Trwają poszukiwania odtwórcy tytułowej roli w ekranizacji komiksu Marvela
"Doctor Strange". Kolejnymi kandydatami są
Keanu Reeves (
"47 roninów") i
Colin Farrell (
"Zimowa opowieść").
Reeves ma ostatnio dobrą prasę za sprawę filmu akcji
"John Wick", który trafi do amerykańskich kin za tydzień.
Farrell otrzymał tymczasem główną rolę w drugim sezonie
"Detektywa". Zdjęcia do serialu mają skończyć się na początku przyszłego roku. Mniej więcej w tym samym czasie powinny ruszyć prace na planie
"Strange'a".
Aktorzy mają poważnych konkurentów. O rolę marvelowskiego superbohatera ubiegają się również
Benedict Cumberbatch,
Ryan Gosling,
Jared Leto,
Justin Theroux i
Oscar Isaac.
Joaquin Phoenix, który przez długi czas był kandydatem numer jeden, definitywnie stracił zainteresowanie Strange'em. Jak twierdzi jego rzecznik, negocjacje są "martwe, martwe, martwe".
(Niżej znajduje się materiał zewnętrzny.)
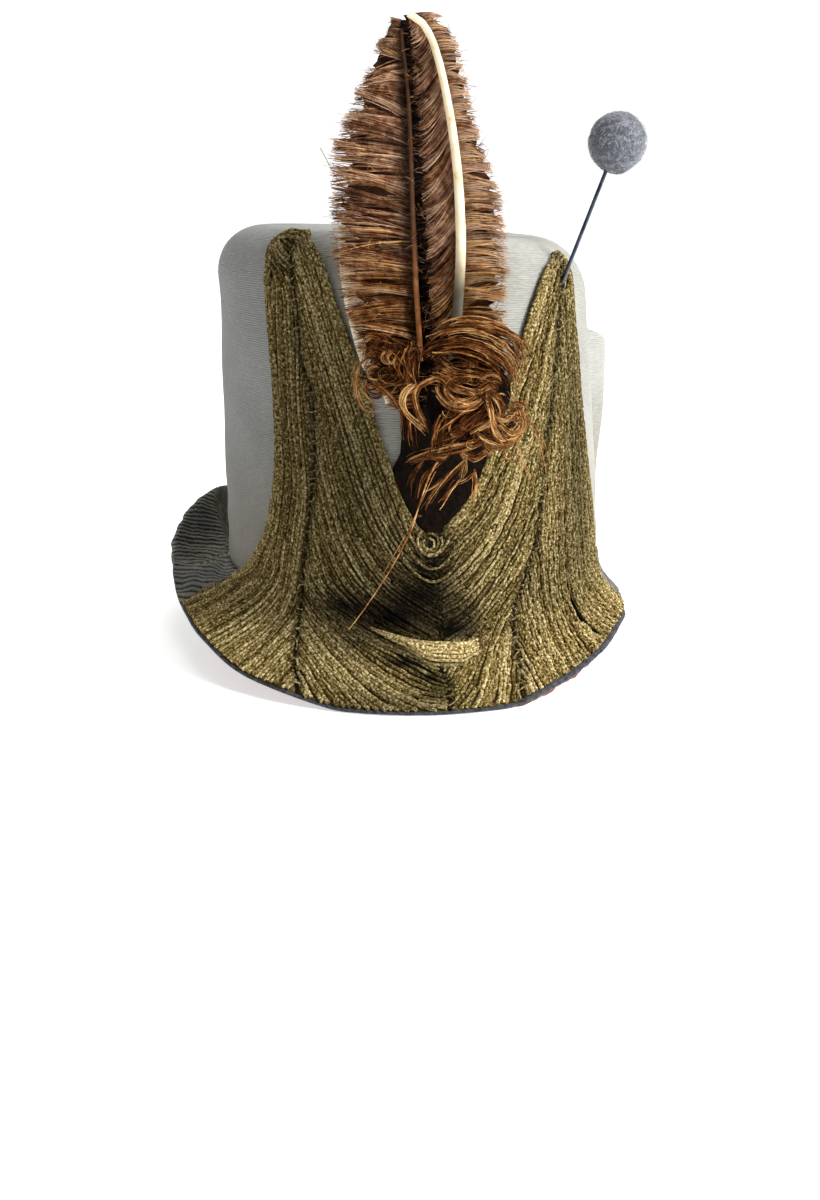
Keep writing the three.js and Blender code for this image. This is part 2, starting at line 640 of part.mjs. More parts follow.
// The dark pad in the V, on which the backing, the feathers and the tuft are sewn.
function padGeometry() {
  const widths = [0.06, 0.3, 0.52, 0.72, 0.86, 0.8];
  const foot = mix(frontJoin, crownTop, 0.215);
  const grid = (side) =>
    widths.map((share, i) => {
      const rise = i / (widths.length - 1);
      const middle = mix(-1.4, 5.5, rise);
      const turn = ((share * padWidth) / 2 / crownHalfWidth) * (180 / Math.PI);
      return steps(4).map((along) => {
        const angle = middle + mix(-turn, turn, along);
        return crownPoint(angle, foot + rise * padHeight, layGap + side * padWall);
      });
    });
  return wallBetween(grid(1), grid(0), false);
}

// The tuft of curled feather, in front of the quills: locks wound round a core, and loose ends below.
function tuftGeometry() {
  const behind = vaneDepth + 2 * layerDepth + rightQuillWidth + seamGap;
  const centre = plumePoint(0.17, 0.14, behind + tuftDepth * 0.34);
  const core = new THREE.SphereGeometry(0.5, 10, 6)
    .scale(tuftWidth * 0.76, tuftDepth * 0.8, tuftHeight * 0.76)
    .translate(centre.x, centre.y, centre.z);
  const sweep = (points, thick, count) => {
    const half = (tuftLockWidth / 2) * thick;
    const section = new THREE.Shape(new THREE.EllipseCurve(0, 0, half, half).getPoints(5));
    const path = new THREE.CatmullRomCurve3(points);
    return new THREE.ExtrudeGeometry(section, { steps: count, bevelEnabled: false, extrudePath: path });
  };
  const curls = tuftLocks.map((lock) => {
    const points = steps(4).map((share) => {
      const turn = radians(mix(lock.from, lock.to, share));
      const bow = Math.sin(Math.PI * share);
      return new THREE.Vector3(
        centre.x + Math.cos(turn) * (tuftWidth / 2 - tuftLockWidth / 2) * lock.swing,
        centre.y - (tuftDepth / 2) * lock.front * mix(0.35, 0.8, bow),
        centre.z + Math.sin(turn) * (tuftHeight / 2 - tuftLockWidth / 2) * lock.swing,
      );
    });
    return sweep(points, lock.thick, 5);
  });
  const ends = tuftEnds.map((end) => {
    const points = [0, 0.5, 1].map(
      (share) =>
        new THREE.Vector3(
          centre.x + mix(end.start, end.end, share) * tuftWidth,
          centre.y,
          centre.z - tuftHeight * (0.3 + 0.62 * end.drop * share),
        ),
    );
    return sweep(points, 0.55, 3);
  });
  return fuse([core, ...curls, ...ends]);
}

// The pin's line: where it enters the right tongue, and which way it points, towards its ball.
const pinEntry = crownPoint(46, mix(frontJoin, crownTop, 0.885), layGap + clothWall);
const pinWay = new THREE.Vector3(0.365, 0.05, 0.93).normalize();

// A round bar along the pin's line, between two distances from the entry point.
function alongPin(width, low, high) {
  const turn = new THREE.Quaternion().setFromUnitVectors(new THREE.Vector3(0, 1, 0), pinWay);
  return new THREE.CylinderGeometry(width / 2, width / 2, high - low, 8)
    .translate(0, (low + high) / 2, 0)
    .applyQuaternion(turn)
    .translate(pinEntry.x, pinEntry.y, pinEntry.z);
}

// The hole that the pin makes, along the whole of its length, and a little past its top end.
const pinHole = () => alongPin(pinWidth + 2 * pinHoleGap, -pinIn, pinOut + ballSeat + pinHoleGap);

function ballGeometry() {
  const centre = pinEntry.clone().addScaledVector(pinWay, pinOut + ballWidth / 2);
  return new THREE.SphereGeometry(ballWidth / 2, 14, 10).translate(centre.x, centre.y, centre.z);
}

const finishes = {
  crownCloth: { color: 0xb9b8ae, roughness: 0.75, metalness: 0 },
  cordedCloth: { color: 0x7a6a3d, roughness: 0.8, metalness: 0 },
  gatheredCloth: { color: 0x5a5845, roughness: 0.8, metalness: 0 },
  slateBinding: { color: 0x45464b, roughness: 0.85, metalness: 0 },
  roseFacing: { color: 0x8c5a50, roughness: 0.85, metalness: 0 },
  brownVane: { color: 0x6b4630, roughness: 0.7, metalness: 0 },
  brownQuill: { color: 0x7a4526, roughness: 0.45, metalness: 0 },
  creamQuill: { color: 0xe8d7ae, roughness: 0.4, metalness: 0 },
  darkPad: { color: 0x1d1410, roughness: 0.9, metalness: 0 },
  pinSteel: { color: 0x3b4050, roughness: 0.35, metalness: 1 },
  greyFelt: { color: 0x8d8e95, roughness: 0.95, metalness: 0 },
};

const hat = new THREE.Group();

function add(name, geometry, finish) {
  const mesh = new THREE.Mesh(geometry, new THREE.MeshStandardMaterial(finishes[finish]));
  mesh.name = name;
  hat.add(mesh);
}

add('crown', cut(crownGeometry(), [pinHole()]), 'crownCloth');
add('left_outer_panel', panelGeometry(leftTongue, 'outer', 'seam', 8), 'cordedCloth');
add('left_inner_panel', panelGeometry(leftTongue, 'seam', 'inner', 5), 'cordedCloth');
add('right_inner_panel', cut(panelGeometry(rightTongue, 'inner', 'seam', 4), [pinHole()]), 'cordedCloth');
const slitPanel = cut(panelGeometry(rightTongue, 'seam', 'outer', 8), [pinHole(), slitBlade()]);
add('right_outer_panel', slitPanel, 'cordedCloth');
add('back_brim', backBrimGeometry(), 'gatheredCloth');
add('brim_binding', bindingGeometry(), 'slateBinding');
add('brim_facing', facingGeometry(), 'roseFacing');
add('plume_pad', padGeometry(), 'darkPad');
add('plume_backing', backingGeometry(), 'creamQuill');
add('left_vane', vaneGeometry(leftQuillLine, leftVaneEdge, 0), 'brownVane');
add('left_quill', quillGeometry(leftQuillLine, leftQuillWidth, 0), 'brownQuill');
add('right_vane', vaneGeometry(rightQuillLine, rightVaneEdge, 1), 'brownVane');
add('right_quill', quillGeometry(rightQuillLine, rightQuillWidth, 1), 'creamQuill');
add('tuft', tuftGeometry(), 'brownVane');
add('hatpin_shank', alongPin(pinWidth, -pinIn, pinOut + ballSeat), 'pinSteel');
add('hatpin_ball', cut(ballGeometry(), [pinHole()]), 'greyFelt');

// The hat stands on z = 0, with the middle of its box over the origin.
const box = new THREE.Box3().setFromObject(hat);
hat.position.set(-(box.min.x + box.max.x) / 2, -(box.min.y + box.max.y) / 2, -box.min.z);

export default hat;
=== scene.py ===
import math

import bpy
import numpy as np
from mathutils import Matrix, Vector


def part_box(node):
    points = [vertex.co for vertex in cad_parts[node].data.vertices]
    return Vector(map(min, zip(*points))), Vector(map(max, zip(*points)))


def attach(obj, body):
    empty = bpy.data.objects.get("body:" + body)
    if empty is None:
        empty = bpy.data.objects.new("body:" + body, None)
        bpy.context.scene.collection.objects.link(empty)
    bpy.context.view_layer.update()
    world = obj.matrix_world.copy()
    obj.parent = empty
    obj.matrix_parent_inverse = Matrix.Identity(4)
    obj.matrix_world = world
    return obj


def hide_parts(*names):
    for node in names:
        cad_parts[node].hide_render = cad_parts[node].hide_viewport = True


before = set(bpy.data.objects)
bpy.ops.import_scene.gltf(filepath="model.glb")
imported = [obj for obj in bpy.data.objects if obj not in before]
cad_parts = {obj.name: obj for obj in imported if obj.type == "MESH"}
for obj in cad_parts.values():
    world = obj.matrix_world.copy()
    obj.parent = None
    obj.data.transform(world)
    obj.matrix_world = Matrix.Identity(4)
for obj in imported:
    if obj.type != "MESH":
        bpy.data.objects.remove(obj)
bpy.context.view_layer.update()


def namedRows(names, rows):  # a table with its columns' names written once
    return [dict(zip(names, row)) for row in rows]


# The hat's own sizes, in millimetres, and angles in degrees round the crown: 0 is the front, 90 is +X.
hatShape = {
    "halfWidth": 84.5,
    "halfDepth": 95,
    "height": 150,
    "wall": 1.8,
    "corner": 22,
    "lean": 5,
    "topDrop": 7,
    "foldLift": 9,
    "seat": 24,
    "frontJoin": 45,
    "backJoin": 36,
    "brimReach": 24,
    "layGap": 0.6,
    "clothWall": 2.6,
}
crownTop = hatShape["seat"] + hatShape["height"]
cornerStart = crownTop - hatShape["corner"]

# Where the hat's own middle lies in the row frame, in millimetres, from the crown's box.
crownLow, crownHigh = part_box("crown")
hatPlace = np.array([
    crownLow.x * 1000 + hatShape["halfWidth"] - hatShape["lean"] / 2,
    (crownLow.y + crownHigh.y) * 500,
    crownLow.z * 1000 - hatShape["seat"],
])

# Crown sections: height as a share of the crown's, then shares of half width, half depth and lean.
crownSections = namedRows(("height", "width", "depth", "lean"), [
    (0.0, 1.0, 1.0, 0.5),
    (0.3, 0.985, 0.975, 0.25),
    (0.65, 0.955, 0.945, -0.15),
    (1.0, 0.925, 0.925, -0.5),
])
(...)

Doktor Strange to neurochirurg, który pełni rolę Najwyższego Maga, obrońcy Ziemi przed magicznymi i mistycznymi zagrożeniami. Według ostatnich – niepotwierdzonych – doniesień, filmowa wersja nie będzie opowieścią o początkach bohatera. Zamiast tego poznamy go, jak już jest pełnokrwistym czarodziejem z całym asortymentem mocy i umiejętności. Podobno jego przeciwnikiem nie będzie Baron Mordo, najsłynniejszy z komiksowych złoczyńców związanych ze Strange'em.
Obraz wyreżyseruje
Scott Derrickson. Premiera w lipcu 2016 roku.